Et la peste noire changea le monde
L’épidémie de peste survenue au Moyen Âge et ses répercussions invitent à la comparaison avec le coronavirus. Retraçant de manière fascinante les événements liés à la «peste noire», l’historien Volker Reinhardt met toutefois en garde contre ce genre de rapprochement.
Il y eut la grippe espagnole de 1918, mais surtout la «peste noire». Sévissant de 1347 à 1353 dans presque toute l’Europe, cette terrible maladie réapparut régulièrement par la suite. Retraçant ces événements, l’historien fribourgeois Volker Reinhardt laisse déjà transparaître le cœur de son sujet dans le titre de son ouvrage Die Macht der Seuche (Le pouvoir de l’épidémie): comment la peste a-t-elle changé le monde d’autrefois? Peut-on faire des parallèles avec la pandémie de coronavirus? Dès l’introduction de son livre, qui se lit très bien, il prévient cependant les lecteurs: il ne faut pas avoir d’attentes démesurées, la comparaison a ses aléas.
Progrès monumental en médecine
En fait, Yersinia pestis a 20 000 ans. Comme le coronavirus, le pathogène trouve probablement son origine en Chine (occidentale). Les écrits locaux attestent de sa propagation le long de la route de la soie, mais au rythme nettement plus lent d’autrefois. Depuis la Crimée et Constantinople (aujourd’hui Istanbul), où les Génois avaient des comptoirs, les marchands voguaient en direction de ports et de centres commerciaux de Sicile ou d’ailleurs. L’épidémie se répandit alors peu à peu en Europe centrale et en Europe du Nord, empruntant les routes commerciales et les fleuves navigables. En Suisse, Genève et Bâle étaient les principales «portes d’entrée».
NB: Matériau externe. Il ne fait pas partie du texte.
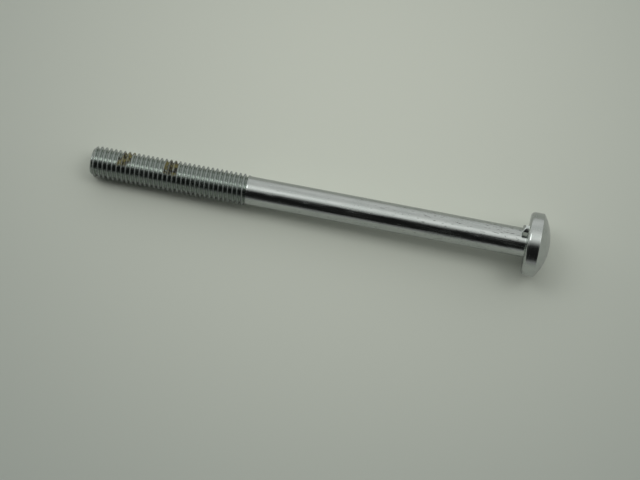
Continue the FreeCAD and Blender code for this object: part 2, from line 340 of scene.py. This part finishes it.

Profonds bouleversements sociaux
La peste bouleversa les structures sociales existantes. D’abord, parce qu’elle décima la population. Même si les estimations sont loin de converger, on pense qu’au moins un quart des Européens moururent et, contrairement au coronavirus, toutes les classes d’âge furent touchées. Au Moyen Âge aussi, les plus défavorisés furent davantage affectés, déjà affaiblis par la famine et vivant dans la promiscuité. Ils ne pouvaient pas se réfugier sur leurs terres à la campagne, comme le fait la jeunesse dorée florentine du Décaméron de Boccace, le célèbre roman qui a la peste pour cadre.
L’effondrement de la population eut des répercussions économiques et politiques considérables. Le manque d’ouvriers, notamment dans l’industrie textile florissante, mais aussi dans le secteur de l’agriculture après les années de peste, permit aux travailleurs de réclamer un meilleur salaire et d’obtenir plus de droits. Cette situation connut son paroxysme pendant les révoltes paysannes du début du XVIe siècle.
Politique et religion mises à l’épreuve
Gros plan sur les foyers et les points de crise
Il commence par déterminer leur portée, en montrant que même les récits apparemment factuels obéissent souvent à un certain intérêt narratif. Il rappelle par exemple qu’il faut lire avec une certaine circonspection Le Décaméron, le roman cité plus haut de Giovanni Boccace et qui offre une représentation spectaculaire de la peste à Florence.
Il faut savoir que Boccace ne se trouvait pas à Florence au moment où la peste s’y est déclarée et que sa description ressemble étonnamment au récit que Thucydide, auteur antique, fait de la guerre du Péloponnèse. Dès lors, chez Boccace, comme dans d’autres rapports souvent cités en provenance de Florence, la peste sert de folie pour fournir des explications morales sur la nature de l’homme. Nombre d’amalgames similaires, mêlant idéologie, faits et fictions, accompagnent le coronavirus, même si le phénomène se cantonne surtout, pour l’instant, à divers forums Internet. Il faut également noter que les rapports vraiment représentatifs de la peste n’ont été rédigés que plusieurs années plus tard.
Schéma de réponse à l’épidémie
Somme toute, l’historien constate que la peste n’a apporté «aucune idée ni aucun comportement résolument nouveaux». Elle a plutôt servi de catalyseur «en consolidant et en renforçant des convictions, des attitudes et des tendances longtemps présentes avant les bouleversements engendrés». Est-ce que cela sera pour avec le coronavirus? Nous sommes en mesure de l’observer par nous-mêmes. En revanche, seuls les historiens de demain pourront livrer une analyse avec plus de recul, comme le fait Reinhardt pour la peste.
Die Macht der Seuche – Wie die Grosse Pest die Welt veränderte – 1347-1353

Volker Reinhardt, édition C.H. Beck, Munich 2021.
256 pages avec 25 illustrations et une carte. Actuellement disponible en allemand.
256 pages avec 25 illustrations et une carte. Actuellement disponible en allemand.